The firm is acquiring the building at 1001 Liberty Ave. from Greenwich, Conn.-based Starwood Capital Group, which paid $135 million in August 2013 in a deal that included the adjacent Westin Convention Center Hotel. The hotel is not part of the CBRE purchase.

Mr. Burrichter said Starwood did a good job in making improvements to the skyscraper, which is 85 percent occupied. As a result, CBRE is not planning extensive renovations but does intend to upgrade an exterior courtyard.

The firm rates Liberty Center as “one of the top five buildings” Downtown. It also likes the skyscraper’s location, given the growth that has been occurring in the adjacent Strip District.

“I love the downtown.
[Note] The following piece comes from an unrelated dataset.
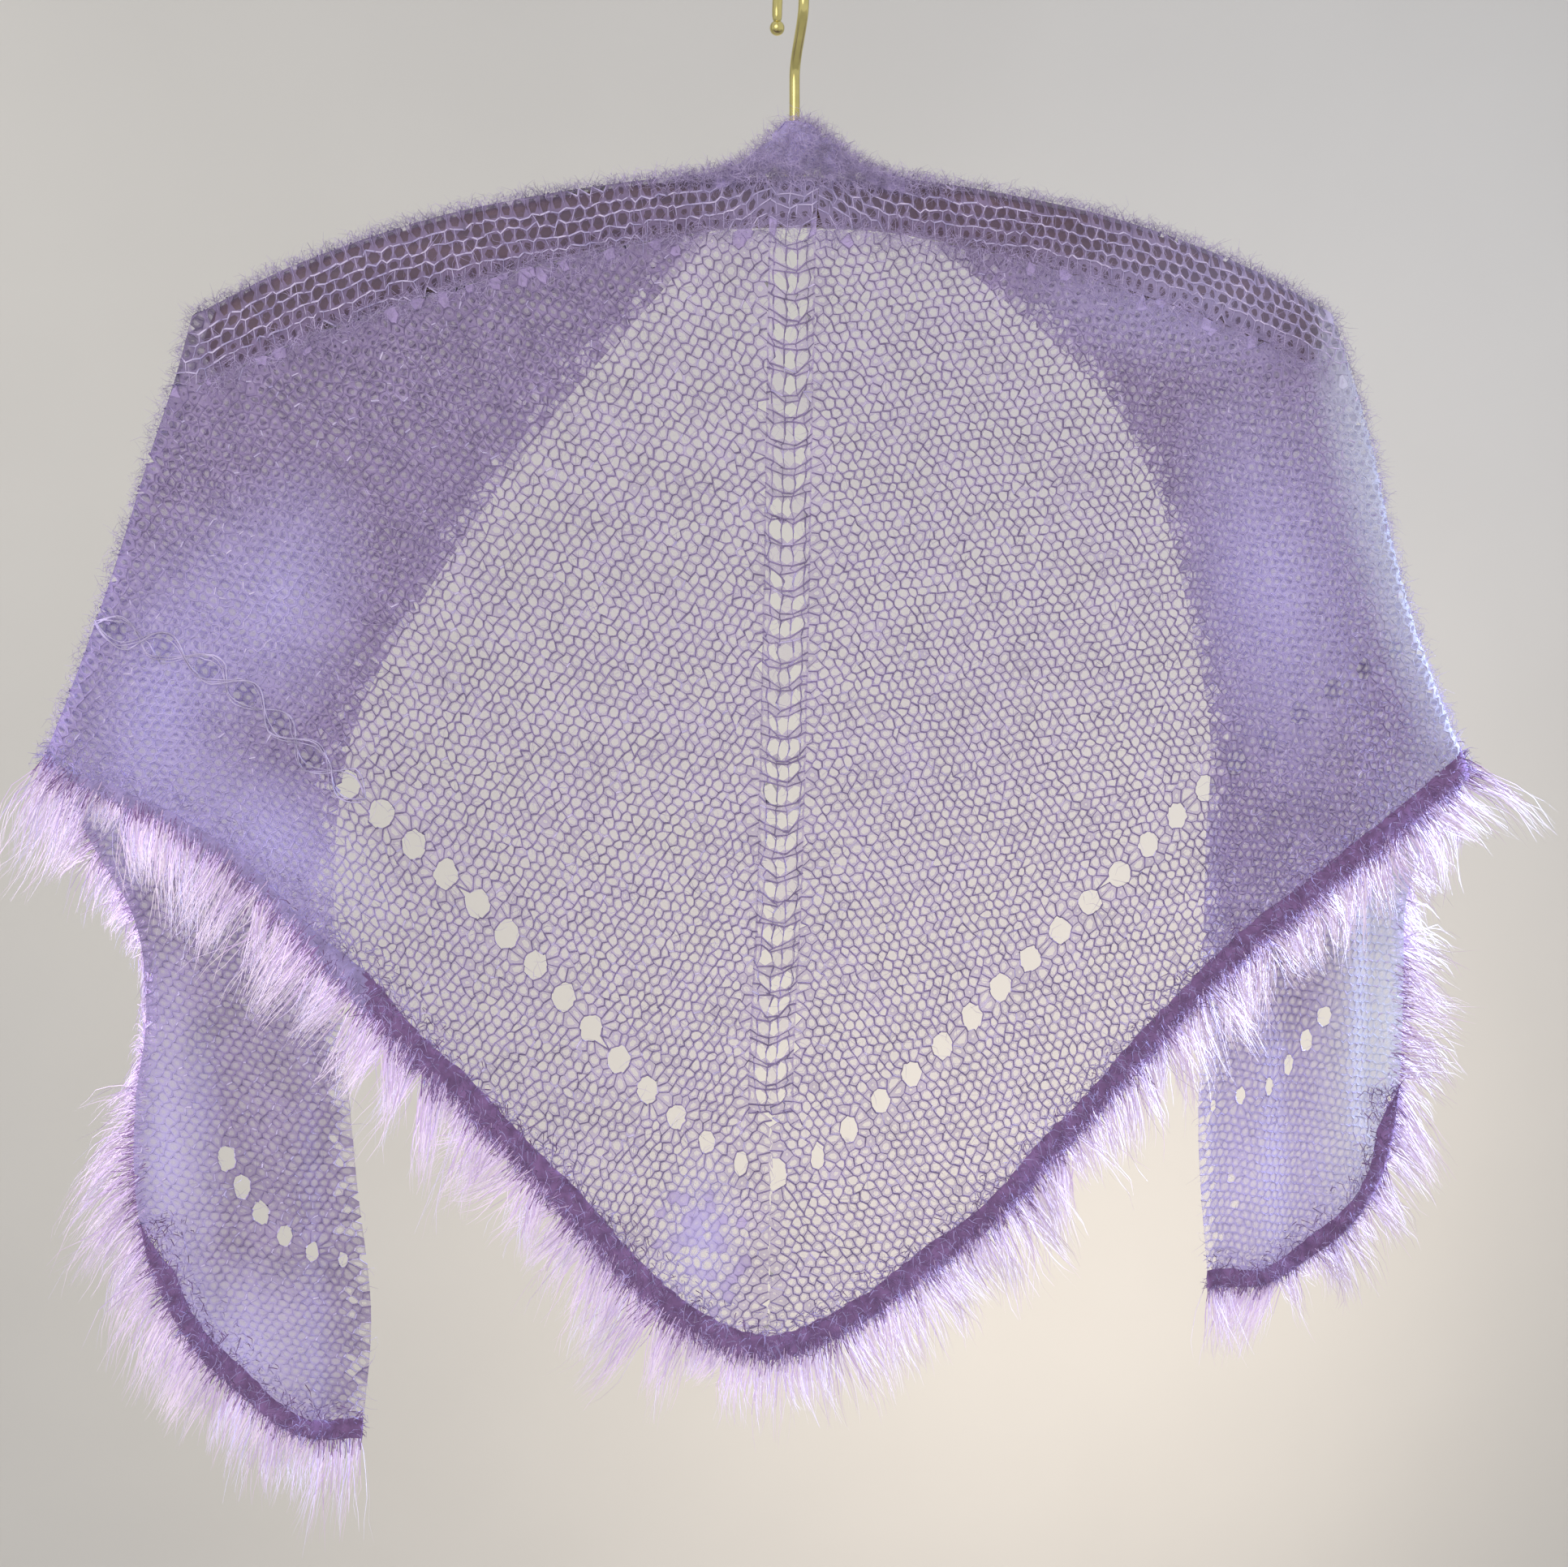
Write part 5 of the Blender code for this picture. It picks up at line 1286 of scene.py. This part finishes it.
class SHAWL_OT_stage(bpy.types.Operator):
    """Set the wall, the floor, the light and the camera"""
    bl_idname = "shawl.stage"
    bl_label = "Stage"

    def execute(self, context):
        settings = context.scene.shawl_stage
        # matt emulsion on plaster: even, with a slight unevenness of the roller
        paint, tree, shader = new_material("matt_emulsion_wall", Roughness=0.95, Specular_IOR_Level=0.2)
        mottle(tree, shader, shade(settings.wall, 0.985), shade(settings.wall, 1.015), 3.0)
        left, right, foot = -STAGE_HALF_WIDTH, STAGE_HALF_WIDTH, (WALL_AT, FLOOR_AT)
        upright = np.array(((left, *foot), (right, *foot), (right, WALL_AT, WALL_TOP),
                            (left, WALL_AT, WALL_TOP)))
        level = np.array(((left, FLOOR_FRONT, FLOOR_AT), (right, FLOOR_FRONT, FLOOR_AT), (right, *foot),
                          (left, *foot)))
        face = np.array(((0, 1, 2, 3),))
        wall = new_object("stage_wall", upright, [(face, 0)], [paint], smooth=False)
        floor = new_object("stage_floor", level, [(face, 0)], [paint], smooth=False)

        world = bpy.data.worlds.new("room_light")
        context.scene.world = world
        world.use_nodes = True
        sky = world.node_tree.nodes["Background"]
        sky.inputs["Color"].default_value = (*linear("#e1e1e3"), 1.0)
        sky.inputs["Strength"].default_value = 0.92
        # place and target in metres, width in metres, power in watts, colour, and spread in degrees
        for name, place, target, size, power, colour, spread in (
            ("light_front", (-0.9, -1.6, 0.5), (0.0, 0.0, -0.34), 1.6, 12.0, "#fff6ea", 180.0),
            ("light_right", (0.62, 0.06, -0.30), (0.27, 0.01, -0.38), 0.25, 1.3, "#c6ddff", 55.0),
            ("light_left", (-0.58, 0.10, -0.28), (-0.26, 0.01, -0.36), 0.25, 0.25, "#e4e0ff", 55.0),
            ("light_wall", (0.9, 0.9, -1.3), (0.6, 1.9, -1.15), 0.8, 8.0, "#ffeeda", 180.0),
            ("light_wall_right", (1.3, 0.9, -0.1), (1.1, 1.9, -0.1), 0.8, 2.0, "#dfe6ff", 180.0),
            ("light_wall_left", (-0.9, 0.9, 0.1), (-0.8, 1.9, 0.0), 0.8, 2.0, "#fff8ec", 180.0),
        ):
            lamp = bpy.data.lights.new(name, "AREA")
            lamp.shape, lamp.size, lamp.energy, lamp.color = "DISK", size, power, linear(colour)
            lamp.spread = math.radians(spread)
            obj = bpy.data.objects.new(name, lamp)
            obj.location = place
            obj.rotation_euler = (Vector(target) - Vector(place)).to_track_quat("-Z", "Y").to_euler()
            context.scene.collection.objects.link(obj)

        lens = bpy.data.cameras.new("camera")
        lens.lens, lens.sensor_width, lens.sensor_fit = settings.lens, 36.0, "HORIZONTAL"
        lens.clip_start, lens.clip_end = 0.01, 50.0
        camera = bpy.data.objects.new("camera", lens)
        camera.location = CAMERA_AT
        look = Vector(CAMERA_AIM) - camera.location
        camera.rotation_euler = look.to_track_quat("-Z", "Y").to_euler()
        context.scene.collection.objects.link(camera)
        context.scene.camera = camera
        context.scene.view_settings.view_transform = "Standard"
        return {"FINISHED"}


class SHAWL_PT_panel(bpy.types.Panel):
    """Steps and settings of the shawl"""
    bl_label = "Shawl"
    bl_idname = "SHAWL_PT_panel"
    bl_space_type = "VIEW_3D"
    bl_region_type = "UI"
    bl_category = "Shawl"

    def draw(self, context):
        for settings in (context.scene.shawl_net, context.scene.shawl_fur, context.scene.shawl_hanger,
                         context.scene.shawl_stage):
            box = self.layout.box()
            for name in settings.__annotations__:
                box.prop(settings, name)
        for operator in OPERATORS:
            self.layout.operator(operator.bl_idname)


# What the operators hand on: each net with its layer, and each sheet with the pieces that lie on it
NETS = {}
SHEETS = {}
GROUPS = {"shawl_net": NetSettings, "shawl_fur": FurSettings, "shawl_hanger": HangerSettings,
          "shawl_stage": StageSettings}
OPERATORS = (SHAWL_OT_stage, SHAWL_OT_back_panel, SHAWL_OT_front_flaps, SHAWL_OT_halo, SHAWL_OT_hems,
             SHAWL_OT_hanger)


def register():
    """Add the classes and the scene's settings."""
    for group in GROUPS.values():
        bpy.utils.register_class(group)
    for name, group in GROUPS.items():
        setattr(bpy.types.Scene, name, PointerProperty(type=group))
    for operator in OPERATORS + (SHAWL_PT_panel,):
        bpy.utils.register_class(operator)


def unregister():
    """Take them out again."""
    for operator in OPERATORS + (SHAWL_PT_panel,):
        bpy.utils.unregister_class(operator)
    for name, group in GROUPS.items():
        delattr(bpy.types.Scene, name)
        bpy.utils.unregister_class(group)


def main():
    """Make every piece."""
    register()
    bpy.ops.shawl.stage()
    bpy.ops.shawl.back_panel()
    bpy.ops.shawl.front_flaps()
    bpy.ops.shawl.halo()
    bpy.ops.shawl.hems()
    bpy.ops.shawl.hanger()


if __name__ == "__main__":
    main()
It reminds me of sort of a miniature Chicago. There’s a lot of stuff going on Downtown. It’s a walkable downtown,” Mr. Burrichter said.

The fact another large out-of-town institutional investor is buying property in Pittsburgh shows the strength of the market, local real estate brokers said.

“I think it speaks well of our market that a global investor like this whose business is real estate is purchasing a building in our market,” said Dan Adamski, Jones Lang LaSalle managing director.

Starwood put Liberty Center up for sale less than three years after buying it. Mr. Burrichter couldn’t say how long CBRE intends to hold on to the real estate. “We like to think of ourselves as smart investors and that means selling at the right time. I don’t know that we can put a timetable on it,” he said.